**Dataset content**
** START **
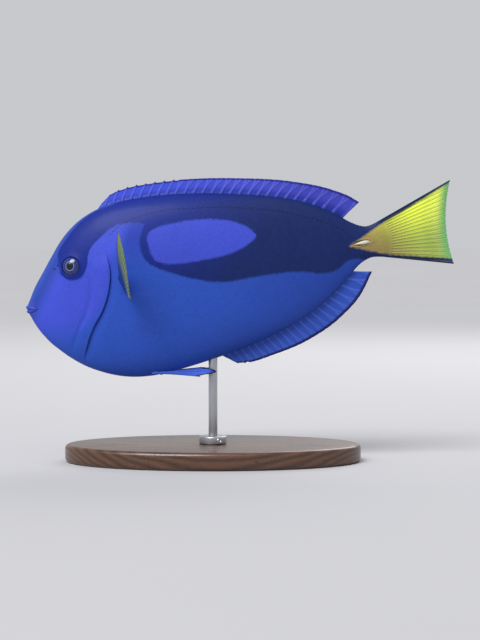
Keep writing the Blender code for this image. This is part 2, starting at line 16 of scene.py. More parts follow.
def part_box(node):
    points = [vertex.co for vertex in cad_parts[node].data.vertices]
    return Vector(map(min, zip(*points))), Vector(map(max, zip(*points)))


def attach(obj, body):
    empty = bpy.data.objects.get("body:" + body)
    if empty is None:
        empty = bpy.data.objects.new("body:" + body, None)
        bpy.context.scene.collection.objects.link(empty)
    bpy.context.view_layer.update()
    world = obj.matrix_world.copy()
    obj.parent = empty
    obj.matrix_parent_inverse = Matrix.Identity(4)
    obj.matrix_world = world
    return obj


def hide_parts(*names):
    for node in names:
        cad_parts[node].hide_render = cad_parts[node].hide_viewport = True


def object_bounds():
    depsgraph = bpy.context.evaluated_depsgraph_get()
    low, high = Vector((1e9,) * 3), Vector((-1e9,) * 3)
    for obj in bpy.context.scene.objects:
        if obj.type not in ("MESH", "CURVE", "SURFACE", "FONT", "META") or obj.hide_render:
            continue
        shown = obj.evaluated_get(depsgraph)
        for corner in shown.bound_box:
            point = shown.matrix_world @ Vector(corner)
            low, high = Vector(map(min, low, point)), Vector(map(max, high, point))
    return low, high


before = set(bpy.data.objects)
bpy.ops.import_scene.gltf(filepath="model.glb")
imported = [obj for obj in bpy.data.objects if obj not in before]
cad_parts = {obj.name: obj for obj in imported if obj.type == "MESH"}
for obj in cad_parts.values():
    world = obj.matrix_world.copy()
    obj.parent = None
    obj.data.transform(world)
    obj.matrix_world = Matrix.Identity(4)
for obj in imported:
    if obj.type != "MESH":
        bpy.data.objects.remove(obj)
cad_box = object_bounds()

print("solids:", ", ".join(sorted(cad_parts)))

# %% [markdown]
# The outline of the body is a handful of places along the back and the belly, with its thickness at a
# few more, and a smooth curve runs through each set of points. It is worked out for a whole row of
# places at once, because the skin will have nearly a hundred thousand of them.

# %% Smooth curves through a few places
def curve(points, scale=1.0):
    """A smooth function through a few points, its slope at each taken from both neighbours."""
    xs, ys = np.array(points).T * np.array([[scale], [scale]])
    spans = np.diff(xs)
    grades = np.diff(ys) / spans
    inner = (grades[:-1] * spans[1:] + grades[1:] * spans[:-1]) / (spans[1:] + spans[:-1])
    slopes = np.concatenate(([grades[0]], inner, [grades[-1]]))

    def value(x):
        i = np.clip(np.searchsorted(xs, x, side="right") - 1, 0, len(spans) - 1)
        t = np.clip((x - xs[i]) / spans[i], 0, 1)
        start = ys[i] * (1 + 2 * t) * (1 - t) ** 2 + slopes[i] * spans[i] * t * (1 - t) ** 2
        end = ys[i + 1] * t * t * (3 - 2 * t) + slopes[i + 1] * spans[i] * t * t * (t - 1)
        return start + end

    return value


def ease(t):
    """A smooth step from 0 to 1."""
    t = np.clip(t, 0, 1)
    return t * t * (3 - 2 * t)


def blend(a, b, t):
    """Part of the way from a to b."""
    return a + (b - a) * t


hill = curve([(0, 0), (1, 1), (2, 0)])
print(f"a hill over three places is {float(hill(0.5)):.2f} high a quarter of the way along")

# %% [markdown]
# Every outline is given in shares of one length, 220 mm with the tail. The fish lies level here: X runs
# from its snout to its tail, Z is up, and its left flank looks to -Y. The back and the belly follow the
# photo, and the thickness is what the species has.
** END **
**Written request**
From the first line of the data above to the line holding "point = shown.matrix_world", reproduce each line exactly; emit no other lines.

**Worked answer**
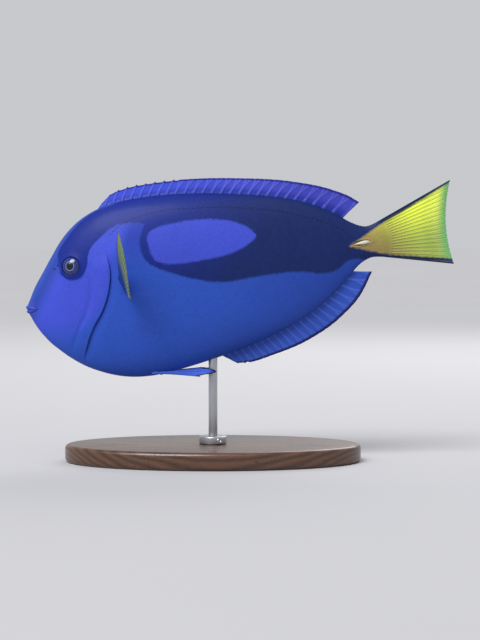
Keep writing the Blender code for this image. This is part 2, starting at line 16 of scene.py. More parts follow.
def part_box(node):
    points = [vertex.co for vertex in cad_parts[node].data.vertices]
    return Vector(map(min, zip(*points))), Vector(map(max, zip(*points)))


def attach(obj, body):
    empty = bpy.data.objects.get("body:" + body)
    if empty is None:
        empty = bpy.data.objects.new("body:" + body, None)
        bpy.context.scene.collection.objects.link(empty)
    bpy.context.view_layer.update()
    world = obj.matrix_world.copy()
    obj.parent = empty
    obj.matrix_parent_inverse = Matrix.Identity(4)
    obj.matrix_world = world
    return obj


def hide_parts(*names):
    for node in names:
        cad_parts[node].hide_render = cad_parts[node].hide_viewport = True


def object_bounds():
    depsgraph = bpy.context.evaluated_depsgraph_get()
    low, high = Vector((1e9,) * 3), Vector((-1e9,) * 3)
    for obj in bpy.context.scene.objects:
        if obj.type not in ("MESH", "CURVE", "SURFACE", "FONT", "META") or obj.hide_render:
            continue
        shown = obj.evaluated_get(depsgraph)
        for corner in shown.bound_box:
            point = shown.matrix_world @ Vector(corner)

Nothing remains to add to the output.